基于超长引水隧洞水电站巨大水流惯性的平压措施与机组运行控制策略的研究

For hydropower station with long-distance diversion tunnel, the extremely large flow inertia leads to the prominent contradictions between regulation parameters and control standard, stability and regulation quality. These two contradictions would bring great difficulties to the design for the measures of decreasing pressure and the security and stability of unit operation, restrict the hydropower development in Daguaiwan area. According to the above two contradictions, the study on the measures of decreasing pressure (the hydraulic design of surge chamber suitable for the extremely large flow inertia) and regulation guarantee, and the stability and regulation quality control of unit operation for hydropower station with long-distance diversion tunnel should be conducted on the basis of non-linear superposition mechanism of water hammer wave and surge in surge chamber, and the simplification solution of high order linear homogeneous differential equation with constant coefficients. This study is carried on from three aspects of theoretical analysis, numerical simulation and control strategy. The research purpose is: revealing non-linear superposition mechanism of water hammer wave and one or more surge in upper surge chamber; establishing the control strategy of stability and regulation quality of hydraulic and governor system based on frequency regulation mode, power regulation mode and servomotor stroke regulation mode; putting forward setting conditions of surge chamber on the base of regulation parameters, operation stability and regulation quality that considering wave superposition; making a hydraulic design criteria of multiple surge chamber system in transient process. The research results would lay the foundation of applied research and provide the support of key science and technology for the hydropower development in Daguaiwan area and the design and operation for other hydropower stations with long-distance diversion tunnel.

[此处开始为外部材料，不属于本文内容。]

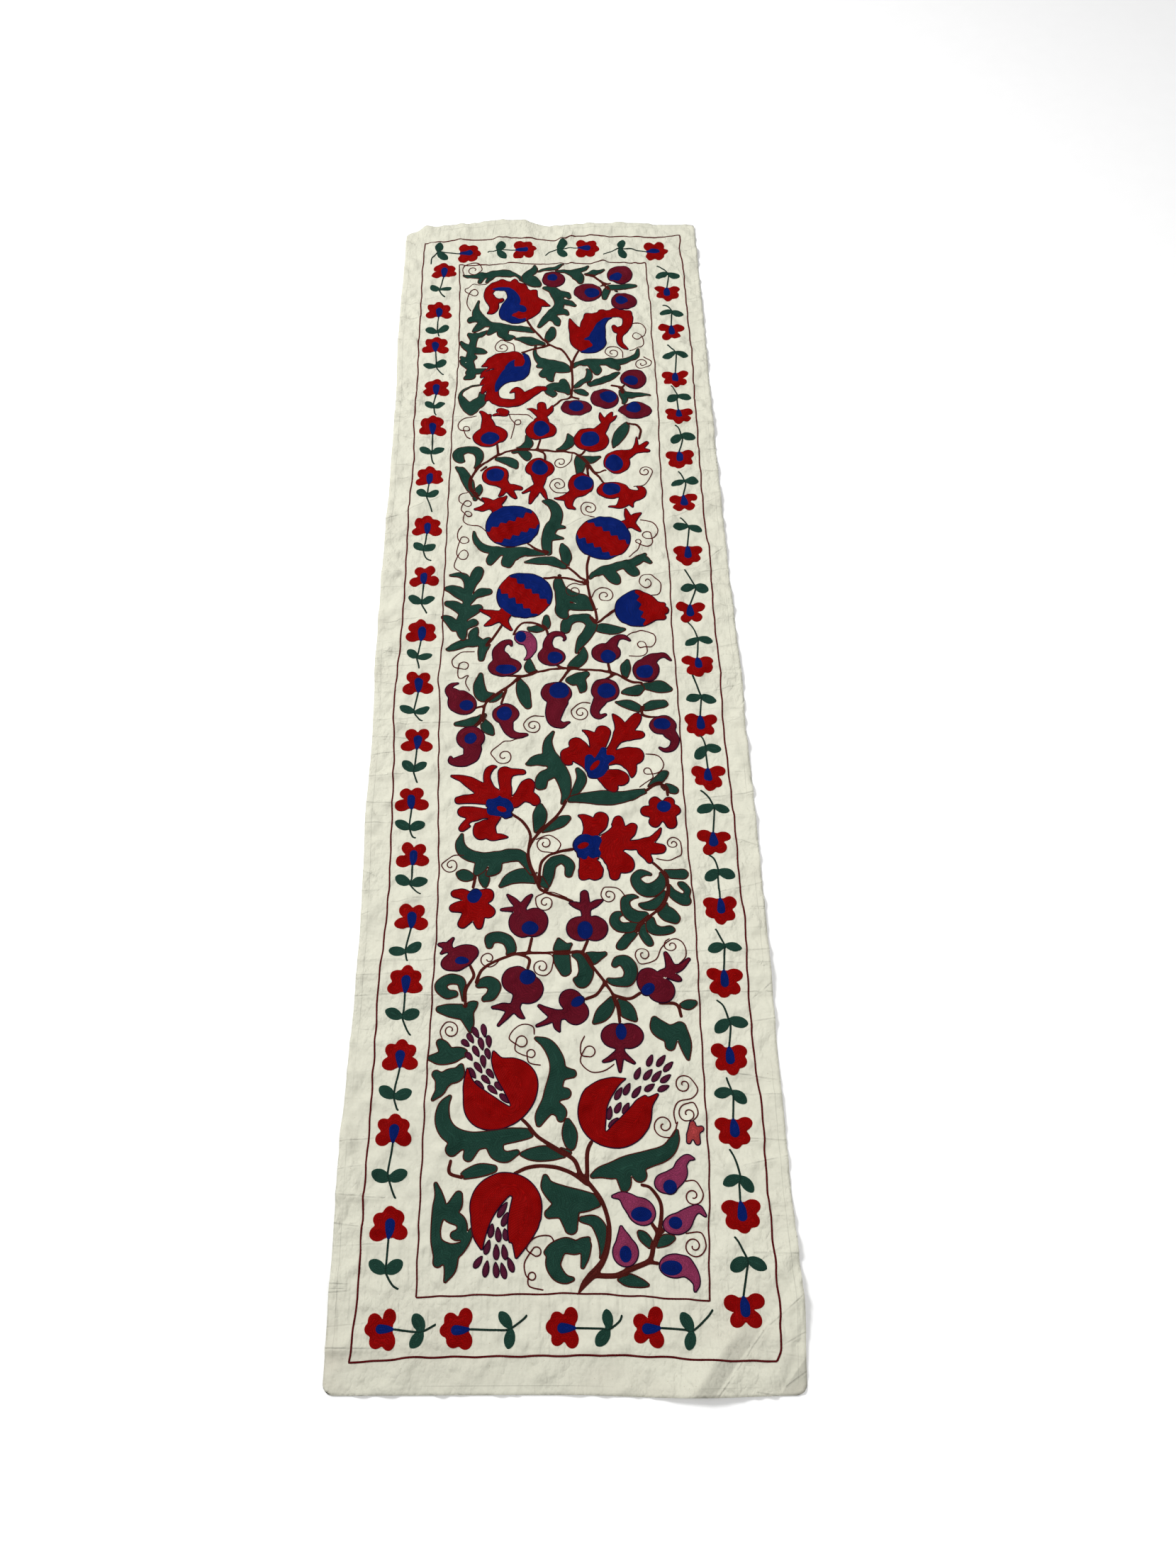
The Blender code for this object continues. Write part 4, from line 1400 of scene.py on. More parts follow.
LEAVES = (
    # Top of the field
    "-147,791,2 -135,788,4.5 -115,788,7 -90,794,7.5 -70,793,7 -55,785,4 -50,776,2 / -113,787,5"
    " -120,774,3.5 / -100,786,5 -108,773,2.5",
    "-50,776,3 -38,790,8 -28,802,6 -27,813,1.5 / -50,776,3 -35,775,11 -25,768,9 -22,763,5",
    "-24,798,1.5 -5,800,3 10,804,3.5 22,811,1",
    "10,797,2 25,796,4 40,790,8 47,780,9 50,770,5 / 40,794,7 55,800,5.5 64,807,1.5",
    "60,785,3 75,790,6 90,798,2",
    "96,755,5 110,753,6.5 128,757,6 141,757,4",
    "96,752,5 92,740,6.5 90,729,4",
    "107,753,2.5 110,742,2",
    "-11,757,3 3,752,8 10,738,10 14,720,8 10,705,9 -2,690,8 -12,678,6 -20,665,3 / 12,740,8 26,740,6"
    " 31,732,3 / 15,722,8 30,720,6 40,713,2.5 / 8,700,9 22,699,6 27,693,3 / -3,688,8 8,680,7"
    " 10,670,5",
    "-121,729,1.5 -124,712,4 -123,695,8 -113,680,8 -98,670,7 -75,665,5.5 -50,661,6 -30,656,5 /"
    " -118,688,8 -130,684,7 -135,680,4 / -112,676,8 -122,664,6 -128,658,2.5 / -88,666,6 -97,657,7"
    " -103,652,4 / -77,662,8 -80,648,9 -72,641,7 -62,641,3",
    "-125,648,6 -128,630,6 -131,610,6 -133,592,6 -130,575,6 -132,562,5 / -126,642,6 -115,650,5"
    " -106,657,2 / -127,638,6 -133,648,5 -136,652,2 / -131,612,6 -140,622,6 -147,630,3 / -130,611,6"
    " -118,612,7 -109,609,4 / -133,592,6 -141,592,5 -147,597,2 / -132,594,6 -126,598,5 / -130,572,6"
    " -141,580,5 -147,589,2 / -130,566,6 -112,567,5.5 -98,571,1.5 / -133,562,6 -130,556,7"
    " -139,551,3",
    "-14,624,4 -30,630,8.5 -45,635,7 -58,637,2.5",
    "-8,630,3.5 -2,642,8 1,654,6.5 0,661,2",
    "-26,618,2 -27,603,3 -20,588,6 -5,578,11 12,572,12 26,566,6 / -8,578,9 -21,575,4 / -2,568,10"
    " -12,558,8 -15,554,5 / -2,562,8 -3,549,6 0,543,3",
    "34,570,3 45,578,6 62,582,7 85,581,7 105,580,7 125,586,5 137,594,4.5 140,606,2 / 65,578,8"
    " 72,565,8 73,558,5 / 95,578,8 103,570,7 106,565,4",
    "35,527,3 46,534,5 58,545,6 60,560,4 57,566,2",
    "60,532,4 80,540,6 95,548,5.5 108,557,1.5",
    "26,515,4 20,530,8 18,540,6 / 20,522,7 4,528,10 -6,520,6 3,511,5",
    "38,518,3.5 46,517,6 54,512,4",
    "110,520,3 113,510,6 126,507,6.5 140,508,4.5 155,507,1.5 / 113,508,6 115,498,4.5 113,491,2.5",
    "-108,534,1.5 -125,533,1.5 -140,526,2 -146,514,3 -141,500,7 -132,485,10 -128,472,5 / -112,516,4"
    " -112,504,8 -120,493,12 -126,482,11",
    # Red crowned fruit
    "-139,375,4 -145,383,8 -145,393,8 -132,399,6 -119,396,8 -113,384,6.5 -115,371,4 -118,361,3",
    "-148,364,2 -140,355,6 -130,336,8.5 -125,320,6 -121,308,3",
    "-111,327,2 -113,317,6 -117,307,5 -118,300,3",
    "-40,424,2 -37,410,7 -45,401,6 -60,394,4 / -50,396,5 -41,386,8 -38,377,4",
    "-86,379,3 -72,376,7 -62,370,8 -57,362,4",
    "24,425,1.5 27,412,7 20,401,6 8,395,3",
    "40,380,4 42,370,9 41,355,6.5 40,345,4 / 44,374,8 58,374,7 72,380,2",
    "94,397,1.5 99,412,7 108,428,9 116,440,4",
    # Banded fruit
    "-15,293,2 -2,288,7 5,272,8.5 3,255,9 -5,238,9 -10,222,8 -10,205,7 -8,197,5 / 0,246,7 16,243,2"
    " / -4,226,7 13,223,2",
    "-118,237,1.5 -116,225,4 -108,211,6 -92,203,7 -60,199,7 -30,197,6 -8,197,4 / -85,197,8"
    " -92,186,7 -94,178,3.5 / -64,192,10 -68,180,9 -67,174,5 / -50,194,7 -55,188,4",
    "-42,180,1.5 -25,182,6 -5,180,8.5 12,172,5 20,170,2.5",
    "12,210,2.5 15,199,7 18,188,8 17,176,5 20,170,3",
    "52,148,3 65,160,6 85,167,7 105,172,6 122,180,7 133,191,2.5 / 134,182,5 140,176,3 / 78,161,9"
    " 86,149,9 90,143,6 / 106,170,8 115,160,8 119,154,4",
    "-151,158,1.5 -141,158,4.5 -131,155,6 -126,145,5 -124,130,6 -125,112,6 -127,98,6 -131,84,7"
    " -133,70,8 -131,56,7 -129,46,3 / -119,128,3 -118,142,6 -113,156,8.5 -110,164,7.5 /"
    " -154,134,4.5 -146,132,8 -136,125,8.5 -127,116,6 / -95,128,5.5 -104,126,7 -114,119,5"
    " -121,110,4 / -152,107,5.5 -143,104,8 -134,97,8 / -109,98,6.5 -117,94,8 -126,86,7 /"
    " -160,82,1.5 -150,78,7 -141,67,8 / -115,73,6.5 -124,69,6 -131,62,5",
    "-110,64,1.5 -114,56,6.5 -115,48,6.5 -106,42,5 / -150,28,3 -140,33,6.5 -128,38,7 -114,38,5.5"
    " -104,38,5 / -92,46,2 -97,38,7 -101,26,7 -103,10,4",
    "8,155,2 6,142,7 10,128,9 25,117,9 42,110,8 54,98,4 / 10,122,9 12,102,10 10,90,9 15,83,5 /"
    " 58,94,3 45,98,6 28,99,6 16,101,6",
    "15,60,7 18,72,8 30,78,6.5 44,78,8 52,68,8 47,54,8 38,40,7 32,28,3.5 30,20,2",
    "58,60,3 70,60,8.5 85,58,7 98,58,2",
    # Buds
    "-36,8,2 -36,-5,7 -32,-12,5.5 -26,-13,3",
    "-50,-25,3 -45,-40,9 -42,-54,8 -38,-65,5",
    "-103,-16,3 -105,-34,8 -100,-48,9 -85,-52,7 -72,-44,3",
    "-135,-94,3 -118,-92,6 -105,-88,6 -97,-80,3",
    "-98,-88,3 -93,-99,8 -86,-108,3",
    "40,28,2 38,12,7.5 30,1,8 20,-7,4",
    "18,-26,4 28,-26,8 42,-18,5 / 34,-26,7 37,-38,6 35,-45,2",
    "100,4,2.5 97,-9,7 96,-22,4",
    "93,-46,3 108,-45,8 117,-41,5",
    "119,-38,4 131,-38,6 143,-38,9 156,-42,4",
    "83,-62,2 99,-65,7 113,-73,5",
    "118,-73,4 131,-67,7 145,-65,6 151,-66,2",
    "-12,80,4 -12,70,6 -12,62,3",
    "-34,60,5 -24,62,6 -16,63,4",
    # Star flowers
    "-4,-107,2 -11,-122,5.5 -9,-142,9 0,-160,11 9,-178,9.5 12,-200,6 8,-214,3 / -6,-150,10"
    " -25,-150,8.5 -38,-156,3 / -8,-170,8 -18,-176,8 -21,-187,8",
    "15,-211,3 35,-207,7 60,-207,10.5 85,-207,9 105,-201,6 116,-198,3",
    "28,-165,3 33,-178,6.5 28,-192,6 20,-206,3",
    "122,-193,3 132,-184,6 140,-176,5.5 146,-171,2",
    "154,-197,5.5 147,-194,6.5 139,-190,3",
    "-22,-218,4 -22,-231,9 -24,-244,7 -27,-254,3",
    "-20,-254,2.5 -8,-248,6 5,-241,7.5 14,-236,4",
    "-123,-258,2 -125,-272,6 -118,-284,8 -100,-291,7.5 -75,-291,9 -50,-288,8 -40,-298,6 -33,-313,3"
    " / -95,-293,8 -98,-304,8 -103,-312,4 / -80,-295,9 -80,-307,8 -88,-315,3",
    "-125,-313,4 -118,-315,8 -108,-318,4",
    "-95,-312,6 -93,-320,7 -92,-328,4",
    "-72,-331,2.5 -60,-320,7.5 -42,-316,10 -26,-322,7 -14,-332,3",
    "-15,-335,3 -12,-318,7 -8,-301,7 5,-294,6 15,-302,6.5 14,-314,5",
    "117,-316,2 112,-314.5,3 104,-315,5.5 98,-322,6 101,-331,7 108,-338,8.5 118,-338,9 127,-331,8"
    " 132,-322,5.5 134,-315,5 / 134,-315,5 145,-316,6 158,-317,6.5",
    "139,-331,2.5 142,-340,5 148,-346,6.5 156,-351,7 160,-353,6 / 160,-347,4 162,-339,4"
    " 157,-332,4.5 153,-329,2.5",
    "102,-358,2 110,-359,5 120,-357,6.5 130,-350,6.5 135,-342,4",
    "133,-354,3 131,-364,8 137,-371,10 144,-376,7",
    "100,-348,1 93,-347,3.5 85,-350,5.5 84,-358,6 87,-367,7.5 96,-373,8 107,-372,6",
    "78,-369,3 72,-371,5 70,-380,6.5 77,-387,7 88,-387,6.5 97,-384,4",
    "114,-377,5 116,-388,7 126,-392,5.5 137,-391,5 140,-391,4",
    "105,-384,4 104,-393,5 109,-403,5.5 112,-408,4.5",
    "94,-393,4.5 87,-400,6 79,-409,6.5 76,-412,5.5",
    # Purple fruit
    "-85,-410,4 -84,-401,6.5 -74,-398,7 -63,-403,7 -58,-415,6 -62,-424,3",
    "0,-402,2 3,-415,9.5 4,-430,10 8,-444,7 / 6,-416,8 15,-409,2",
    "20,-423,4 36,-429,9 56,-422,3 / 31,-432,8 33,-446,9 28,-457,8 20,-456,3",
    "68,-436,4 73,-431,6 82,-434,8 87,-446,8 82,-457,7 70,-459,5 60,-456,3",
    "66,-478,4 53,-495,8.5 41,-507,2",
    "70,-480,4 80,-492,9.5 90,-503,3",
    "-126,-471,4 -136,-471,6 -143,-462,7 -135,-454,6 -120,-455,5.5 -116,-466,4 -114,-478,3",
    "-97,-460,4 -86,-457,7 -78,-463,8 -82,-474,6 -90,-478,3",
    "-144,-489,4 -130,-491,8 -115,-492,9 -105,-486,6 -99,-482,1.5 / -112,-494,9 -108,-506,6"
    " -106,-516,2",
    "146,-487,3 154,-486,6 162,-484,3",
    "113,-504,4 118,-514,10 130,-520,10 143,-513,6 / 132,-522,9 130,-535,6 / 143,-514,7 148,-533,7"
    " 150,-551,2",
    # Open fruit
    "-28,-525,2 -15,-532,6.5 -5,-548,8.5 -3,-565,9 -8,-585,9.5 -12,-600,9.5 -22,-615,7 -25,-625,3 /"
    " 0,-566,9 14,-567,5 / -5,-590,9 6,-590,6.5 / -10,-604,8 0,-611,7 0,-619,4",
    "-128,-593,2 -135,-605,6.5 -135,-622,9 -125,-636,10 -105,-643,10 -80,-641,9 -55,-637,8"
    " -37,-635,5.5 -30,-634,2 / -115,-643,9 -124,-653,7 / -100,-647,9 -105,-660,6 / -76,-646,10"
    " -72,-657,8 -62,-661,6 -50,-656,3",
    "-76,-674,4 -90,-675,7 -105,-679,5.5 -112,-682,3",
    "-44,-658,2.5 -30,-658,7.5 -10,-657,8 8,-657,4",
    "8,-622,3.5 10,-635,8.5 11,-646,6.5 12,-651,3",
    "-153,-548,3 -141,-548,7.5 -128,-545,9 -116,-542,6.5 -109,-545,2.5 / -132,-545,8 -137,-535,7"
    " -141,-530,5",
    "-148,-597,1.5 -140,-587,5.5 -137,-577,8 -130,-570,9 -120,-567,8 -116,-558,3 / -136,-575,8"
    " -145,-567,5",
    "132,-633,2 128,-645,6 118,-657,8 95,-665,9.5 75,-670,10 58,-676,9 45,-678,6 35,-682,2.5 /"
    " 82,-670,10 88,-681,8 / 69,-678,9 71,-690,7 70,-696,4",
    "-141,-690,2 -137,-702,4.5 -136,-716,7.5 -139,-735,5.5 -138,-750,6 -132,-762,9 -136,-772,5 /"
    " -115,-702,4.5 -118,-712,7.5 -124,-722,8 -112,-730,6 -110,-740,5.5 -115,-744,5.5 -119,-744,4 /"
    " -132,-760,9 -118,-760,8 -107,-752,5 -101,-742,3 -99,-736,1.2 / -122,-764,9 -122,-778,6.5"
    " -127,-791,1.5 ! -112,-750.5,1 -122,-751,1.8 -129,-746,2.6 -131,-739,3 -128,-735,3"
    " -123,-735,2.6",
    "-18,-683,3 -15,-694,7.5 0,-704,12 20,-709,12 38,-709,7 / 2,-715,12 -14,-722,5 / 8,-724,11"
    " 10,-737,7",
    "22,-728,3 37,-731,6.5 45,-745,7 46,-760,5 43,-771,3",
    "-17,-762,3 -9,-759,7 3,-755,8 15,-757,7 23,-753,6 29,-748,2 / 26,-755,6 25,-766,4.5 22,-777,2"
    " / -7,-762,9 -10,-774,8 -5,-784,7 3,-789,4.5 11,-789,2",
    "62,-789,3 71,-790,6.5 84,-793,4.5 92,-795,1.5",
    "85,-742,2.5 90,-747,5.5 98,-756,4",
    "121,-748,3 113,-750,6 104,-755,3",
)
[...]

超长引水隧洞水电站水流惯性巨大，导致调保参数与控制标准之间、稳定性与调节品质之间矛盾十分突出，给此类水电站平压措施的设计和机组安全稳定运行带来了极大的困难，制约着雅鲁藏布江大拐弯水电开发的进展。本项目拟针对上述两个矛盾，以水击波与调压室涌波的非线性叠加机理和高阶线性常系数齐次微分方程的简化解法为基础，从理论分析、数值模拟和控制策略三个层面开展超长引水隧洞水电站的平压措施（即适合于巨大水流惯性的调压室水力设计）与调节保证、机组运行稳定性与调节品质控制的研究。力争揭示水击波与单个或多个上游调压室涌波的非线性叠加机理，建立基于水轮机频率功率开度三种调节模式的系统稳定性及调节品质控制策略，提出考虑波动叠加的基于调保参数、机组运行稳定性及调节品质的调压室设置条件，制定上游多调压室复杂平压系统的水力设计准则。为大拐弯水电开发、以及其他超长引水隧洞水电站设计运行奠定应用研究的基础和关键科学技术的支撑。

超长引水隧洞水电站是水电能源开发的一种重要的型式，在现阶段及未来时段的水电开发中将一直是极具竞争性的电站类型。但由于其引水隧洞水流惯性巨大，给平压设施的设置及机组运行的控制带来了巨大的挑战。本项目围绕平压设施的设置与设计、机组安全稳定运行与控制两个方面，开展了超长引水隧洞水电站调压室水力设计、设特殊型式/特殊组合平压设施超长引水隧洞水电站过渡过程特性、组合工况下超长引水隧洞水电站调压室涌浪的最不利设计与最有利运行、调压室通气洞过渡过程中的风速模拟、超长引水隧洞水电站调压室与电网联合作用下的水轮机调节系统暂态特性、基于水轮机调节模式的系统调节品质及调压室稳定断面和平压设施作用下的水轮机调节系统暂态过程控制研究等方面的研究，提出了超长引水隧洞水电站调压室水力设计方法、揭示了复杂型式/组合平压设施对超长引水隧洞水电站的适用性、建立了组合工况下超长引水隧洞水电站调压室涌浪的最不利设计与最有利运行设计理论、形成了调压室通气洞过渡过程中的风速模拟技术、揭示了超长引水隧洞水电站调压室与电网联合作用机理、发展了基于水轮机调节模式的系统调节品质及调压室稳定断面理论体系、提出了完整的平压设施作用下的水轮机调节系统暂态过程控制技术。项目研究取得的诸如调压室临界稳定断面、超长引水隧洞调压室水力设计、组合工况下调压室涌浪的最不利设计与最有利运行等新概念、新方法和新思路已经作为新的设计理念被应用到工程设计的实践中，提升了工程设计水平、增加了工程设计的安全性与可靠性，为超长引水隧洞水电站的建设运行提供了系统的理论基础和应用指导。